The Office Rebellion: Why Return-to-Mandate Is Backfiring
It started as a whisper in Slack channels and Reddit threads, but by the end of 2023, it had become a roar. The push by major corporations—including Goldman Sachs, Amazon, and Disney—to force employees back to their desks five days a week has met with a wall of resistance that few executives anticipated. What began as a simple directive has evolved into a full-blown labor-relations crisis, complete with quiet quitting, talent drains, and even public protests. This is not just about convenience; it is about trust, power, and the fundamental future of work.
The resistance to return-to-office (RTO) mandates is not random or emotional. It is rooted in hard data. A landmark study from Stanford economist Nicholas Bloom, published in the Quarterly Journal of Economics in 2023, found that employees value the option to work from home as much as an 8% to 10% salary increase. When companies take that option away, they are effectively cutting real compensation. The math is simple: if a worker feels a 10% pay cut, they will look for a new job. And they are. According to a September 2023 survey by the Pew Research Center, 35% of workers with jobs that can be done remotely said they would quit if forced to return full-time. That is not a bluff. LinkedIn data shows that postings for fully remote roles receive 43% more applications per posting than on-site roles, indicating where the balance of power truly lies.
The corporate logic behind mandates is often flawed. Executives argue that in-person collaboration boosts innovation and culture. The evidence, however, points in the opposite direction. A comprehensive analysis by Microsoft of its own workforce, released in its 2022 Work Trend Index, showed that remote workers were actually more connected to their teams than their in-office counterparts, and that the number of unscheduled calls—a proxy for spontaneous collaboration—actually increased remotely. Meanwhile, a 2023 paper from the University of Chicago found that firms mandating a full return saw no measurable improvement in productivity, but did suffer a 20% increase in employee turnover. The cost of replacing that talent, estimated by the Society for Human Resource Management at six to nine months of a worker's salary, far exceeds any perceived benefit of filling an empty cubicle.
Some employees have turned to more creative forms of resistance. The phenomenon of "coffee badging"—where workers scan in, grab a latte, then leave after an hour—has become widespread in cities like San Francisco and New York. A 2024 survey by the workplace analytics firm Owl Labs found that 58% of hybrid workers admitted to coffee badging at least once a week. More seriously, there has been a rise in collective action. In July 2023, Amazon employees at the company's Seattle headquarters held a walkout to protest the five-day mandate, one of the largest such actions in the company's history. Similarly, at Apple, a group of employees organized a petition and a public letter to Tim Cook, arguing that the policy would lead to a "brain drain" of top talent. The letter garnered over 1,200 signatures and forced the company to delay its mandate twice.
The resistance is also reshaping the geography of work.

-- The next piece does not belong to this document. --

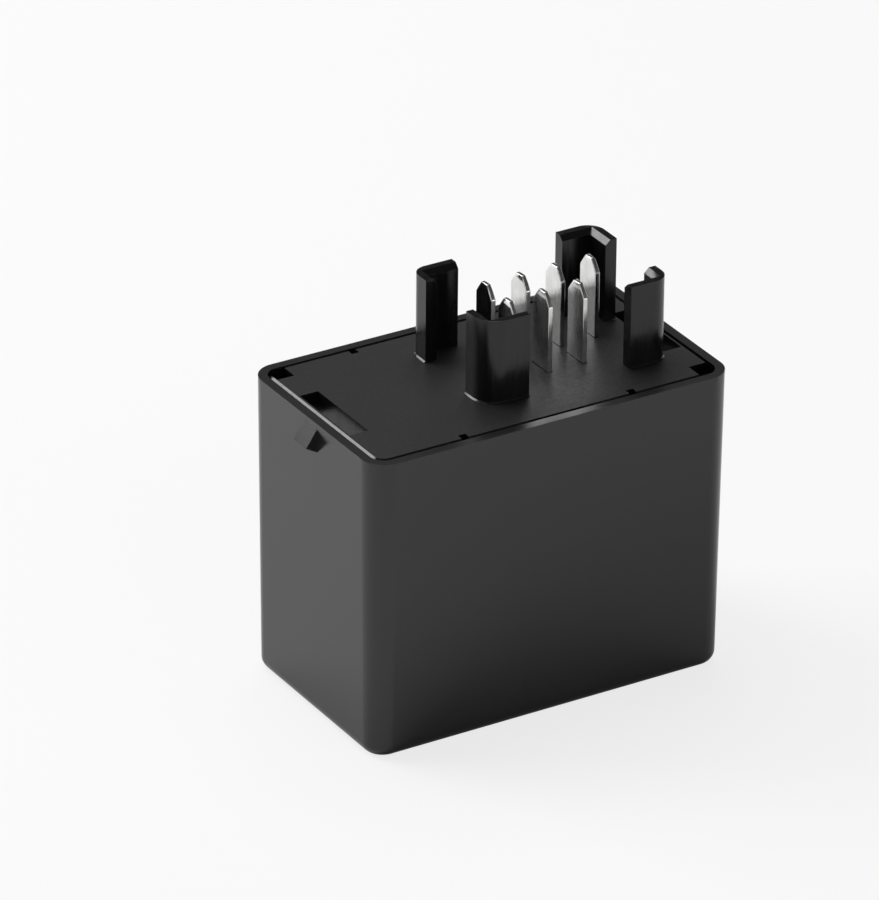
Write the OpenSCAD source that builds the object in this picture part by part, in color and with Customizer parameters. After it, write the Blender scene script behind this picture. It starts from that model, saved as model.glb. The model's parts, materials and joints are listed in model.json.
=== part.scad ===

Cities that doubled down on downtown office space, like San Francisco and Washington, D.C., are facing a brutal commercial real estate reckoning. Office vacancy rates in San Francisco hit 36% in mid-2024, according to CBRE, the highest in the nation. Restaurants and dry cleaners that depended on office workers are shuttering. But the employees themselves are voting with their feet, moving to smaller cities with lower costs of living. This migration is creating a new map of talent distribution, where companies that force a return to expensive urban hubs find themselves competing for a shrinking pool of workers willing to commute.
The implications extend beyond HR. The resistance to RTO mandates is a test of corporate governance. When C-suites ignore the data and the desires of their workforce, they send a clear message: we do not trust you. That trust deficit is difficult to repair. In a 2023 Gallup survey, trust in management fell to its lowest level since 2014, directly correlated with the frequency of policy changes that workers perceived as arbitrary. The companies that are winning the talent war—like Airbnb, which announced a permanent remote policy in 2022, or Spotify, which offers a "work from anywhere" option—are the ones that treat flexibility as a strategic advantage, not a concession.
What comes next will determine the shape of the labor market for a generation. The resistance is not going away. As of early 2025, at least 15 state legislatures have introduced bills to protect remote work flexibility, and some unions are starting to negotiate for guaranteed hybrid options in their contracts. The most likely outcome is not a wholesale return to 2019, but a fragmented system where some industries go fully remote, others go fully in-person, and many settle into a messy middle. The companies that learn to navigate this resistance—by listening to data, offering genuine autonomy, and treating employees as partners rather than problems—will be the ones that thrive. The rest will be left with empty buildings and a revolving door of talent.
This is not a story about lazy workers or out-of-touch bosses. It is about a fundamental shift in the balance of power in the knowledge economy. And the resistance is not a bug; it is a feature of a workforce that has tasted freedom and will not easily give it up.